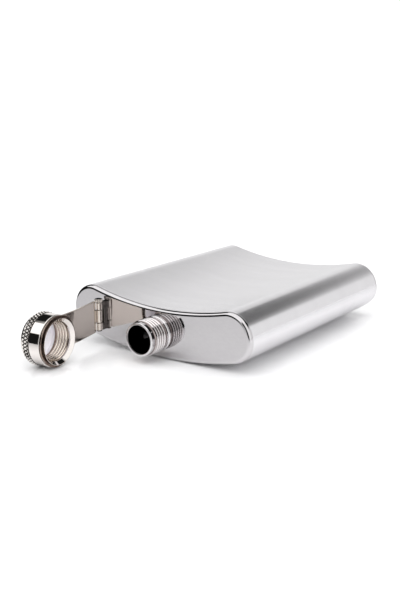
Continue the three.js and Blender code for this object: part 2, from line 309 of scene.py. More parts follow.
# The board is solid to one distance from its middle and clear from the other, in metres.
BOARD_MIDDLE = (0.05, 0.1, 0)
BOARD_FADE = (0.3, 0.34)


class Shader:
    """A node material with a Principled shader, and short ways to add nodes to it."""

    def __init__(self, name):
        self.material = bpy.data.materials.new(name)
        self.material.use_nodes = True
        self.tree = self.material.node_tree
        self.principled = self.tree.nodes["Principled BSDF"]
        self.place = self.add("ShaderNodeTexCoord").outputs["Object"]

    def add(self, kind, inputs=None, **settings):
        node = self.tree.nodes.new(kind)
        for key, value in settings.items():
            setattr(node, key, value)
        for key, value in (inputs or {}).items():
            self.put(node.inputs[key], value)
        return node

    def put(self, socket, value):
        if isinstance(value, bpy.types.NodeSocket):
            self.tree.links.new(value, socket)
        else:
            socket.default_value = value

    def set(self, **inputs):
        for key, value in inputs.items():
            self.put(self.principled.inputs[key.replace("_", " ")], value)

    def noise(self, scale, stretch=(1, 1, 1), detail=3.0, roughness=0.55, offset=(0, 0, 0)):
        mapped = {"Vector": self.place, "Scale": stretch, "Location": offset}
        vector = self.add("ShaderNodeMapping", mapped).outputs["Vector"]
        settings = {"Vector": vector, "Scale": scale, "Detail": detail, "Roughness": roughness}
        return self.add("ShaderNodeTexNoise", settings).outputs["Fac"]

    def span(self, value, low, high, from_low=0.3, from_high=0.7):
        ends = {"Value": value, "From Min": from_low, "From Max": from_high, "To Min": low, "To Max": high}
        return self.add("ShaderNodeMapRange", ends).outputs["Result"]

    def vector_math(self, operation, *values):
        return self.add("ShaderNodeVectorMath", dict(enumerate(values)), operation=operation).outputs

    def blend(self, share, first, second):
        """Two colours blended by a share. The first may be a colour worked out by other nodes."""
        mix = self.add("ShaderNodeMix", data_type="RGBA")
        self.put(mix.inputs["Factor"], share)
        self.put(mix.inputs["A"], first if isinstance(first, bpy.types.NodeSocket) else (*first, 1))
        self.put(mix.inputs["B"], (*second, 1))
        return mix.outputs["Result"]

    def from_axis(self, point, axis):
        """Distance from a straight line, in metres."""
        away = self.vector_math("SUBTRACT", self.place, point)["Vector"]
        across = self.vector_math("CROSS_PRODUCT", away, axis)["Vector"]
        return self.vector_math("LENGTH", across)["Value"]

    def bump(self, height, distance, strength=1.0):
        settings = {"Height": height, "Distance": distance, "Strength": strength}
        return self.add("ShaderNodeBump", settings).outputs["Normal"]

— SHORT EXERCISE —
Without changing anything, quote the lines from the top of the data to the line that contains "return node", including that line.

— FINAL ANSWER —
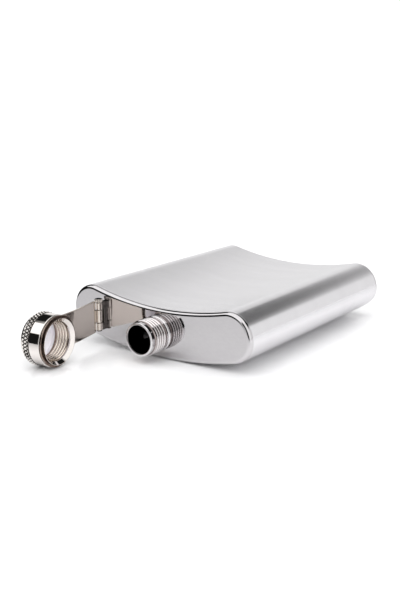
Continue the three.js and Blender code for this object: part 2, from line 309 of scene.py. More parts follow.
# The board is solid to one distance from its middle and clear from the other, in metres.
BOARD_MIDDLE = (0.05, 0.1, 0)
BOARD_FADE = (0.3, 0.34)


class Shader:
    """A node material with a Principled shader, and short ways to add nodes to it."""

    def __init__(self, name):
        self.material = bpy.data.materials.new(name)
        self.material.use_nodes = True
        self.tree = self.material.node_tree
        self.principled = self.tree.nodes["Principled BSDF"]
        self.place = self.add("ShaderNodeTexCoord").outputs["Object"]

    def add(self, kind, inputs=None, **settings):
        node = self.tree.nodes.new(kind)
        for key, value in settings.items():
            setattr(node, key, value)
        for key, value in (inputs or {}).items():
            self.put(node.inputs[key], value)
        return node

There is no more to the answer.